Reading would lead to guess work about the upcoming letter, which would of course throw you out if it wasn’t what was expected! We very often copied foreign language text to keep us on our toes (and obviously to make use of accented letters). Stocks and shares (which could be picked up off air) were the ultimate; they contained accented letters and figures with lots of % and fractions.
Reading in your head only came in year 2 when everyone was already comfortable at 20 wpm.
This came about naturally during normal operating.
Normal ship to shore or ship to ship chat was much like your normal amateur exchange, eg. GA OM TR QTO LIVERPOOL BND ROTTERDAM QSA? QRU?
Even signing off had the obligatory TU (and normally see u) to make a nice rhythm, TU SEEU.
So what am I trying to say?
Never learn morse by counting dots and dashes or looking at it written .- fashion.
Take it slow and steady with regular short practice.
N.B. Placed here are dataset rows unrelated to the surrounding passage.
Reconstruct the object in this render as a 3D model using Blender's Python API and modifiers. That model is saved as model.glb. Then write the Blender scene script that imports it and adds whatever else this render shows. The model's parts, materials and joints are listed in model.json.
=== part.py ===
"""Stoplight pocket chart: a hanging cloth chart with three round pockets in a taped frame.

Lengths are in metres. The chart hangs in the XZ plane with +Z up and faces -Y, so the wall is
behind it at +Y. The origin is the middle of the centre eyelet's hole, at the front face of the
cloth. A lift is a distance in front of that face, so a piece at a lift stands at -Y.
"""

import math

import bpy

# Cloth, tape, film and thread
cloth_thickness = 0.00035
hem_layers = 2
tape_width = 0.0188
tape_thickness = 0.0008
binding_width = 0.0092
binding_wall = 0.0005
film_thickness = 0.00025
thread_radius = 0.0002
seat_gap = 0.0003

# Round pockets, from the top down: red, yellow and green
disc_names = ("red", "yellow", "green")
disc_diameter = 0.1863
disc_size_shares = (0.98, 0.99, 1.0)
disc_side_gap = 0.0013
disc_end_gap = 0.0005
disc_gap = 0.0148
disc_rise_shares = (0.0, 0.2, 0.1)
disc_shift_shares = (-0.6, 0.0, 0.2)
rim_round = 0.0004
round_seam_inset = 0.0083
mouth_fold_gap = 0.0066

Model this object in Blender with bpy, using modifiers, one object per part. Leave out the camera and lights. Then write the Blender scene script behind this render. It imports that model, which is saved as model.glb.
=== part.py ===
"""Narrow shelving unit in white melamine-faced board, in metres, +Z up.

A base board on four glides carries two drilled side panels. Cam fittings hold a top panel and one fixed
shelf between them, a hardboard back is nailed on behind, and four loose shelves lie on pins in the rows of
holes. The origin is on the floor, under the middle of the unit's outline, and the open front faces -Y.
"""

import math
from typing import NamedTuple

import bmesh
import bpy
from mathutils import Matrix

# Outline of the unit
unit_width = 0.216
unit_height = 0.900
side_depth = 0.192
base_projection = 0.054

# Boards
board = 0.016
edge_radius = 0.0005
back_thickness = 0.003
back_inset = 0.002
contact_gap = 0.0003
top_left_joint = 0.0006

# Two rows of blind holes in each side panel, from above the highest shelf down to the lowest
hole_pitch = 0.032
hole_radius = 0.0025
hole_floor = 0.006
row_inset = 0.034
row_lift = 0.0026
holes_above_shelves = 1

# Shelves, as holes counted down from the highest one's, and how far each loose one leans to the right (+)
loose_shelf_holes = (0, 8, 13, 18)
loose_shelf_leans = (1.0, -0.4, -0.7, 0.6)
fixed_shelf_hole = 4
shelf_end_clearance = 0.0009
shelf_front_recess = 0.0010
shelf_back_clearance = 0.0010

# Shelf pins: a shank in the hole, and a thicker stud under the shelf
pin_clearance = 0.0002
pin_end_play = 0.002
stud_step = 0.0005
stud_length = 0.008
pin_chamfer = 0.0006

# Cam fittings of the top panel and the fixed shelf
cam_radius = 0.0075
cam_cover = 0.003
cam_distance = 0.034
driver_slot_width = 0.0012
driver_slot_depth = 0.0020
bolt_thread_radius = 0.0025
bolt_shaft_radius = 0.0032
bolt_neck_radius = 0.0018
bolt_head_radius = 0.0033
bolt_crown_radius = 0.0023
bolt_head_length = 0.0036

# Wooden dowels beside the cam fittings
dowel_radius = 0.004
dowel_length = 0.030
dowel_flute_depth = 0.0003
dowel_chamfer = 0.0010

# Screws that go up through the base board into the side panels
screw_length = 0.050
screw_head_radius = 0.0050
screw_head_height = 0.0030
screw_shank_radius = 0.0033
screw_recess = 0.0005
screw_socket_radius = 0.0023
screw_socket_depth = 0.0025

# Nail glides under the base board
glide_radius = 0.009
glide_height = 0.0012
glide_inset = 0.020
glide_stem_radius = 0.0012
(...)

Don’t move onto new characters until your brain has been wired for the current batch.
Write everything down with a pencil.
Never read what you are writing.
Let your mind wander - the brain should be bypassed.
Use morse all the time - transcribe in your head road side signs, newspaper headlines, car number plates etc etc.
You can sleep eat and breathe morse and it just becomes an automatic non thinking part of your life.
Don’t send anything until you properly identify all the sounds of the alphabet.
That’s how I learnt, steady consistent short lessons.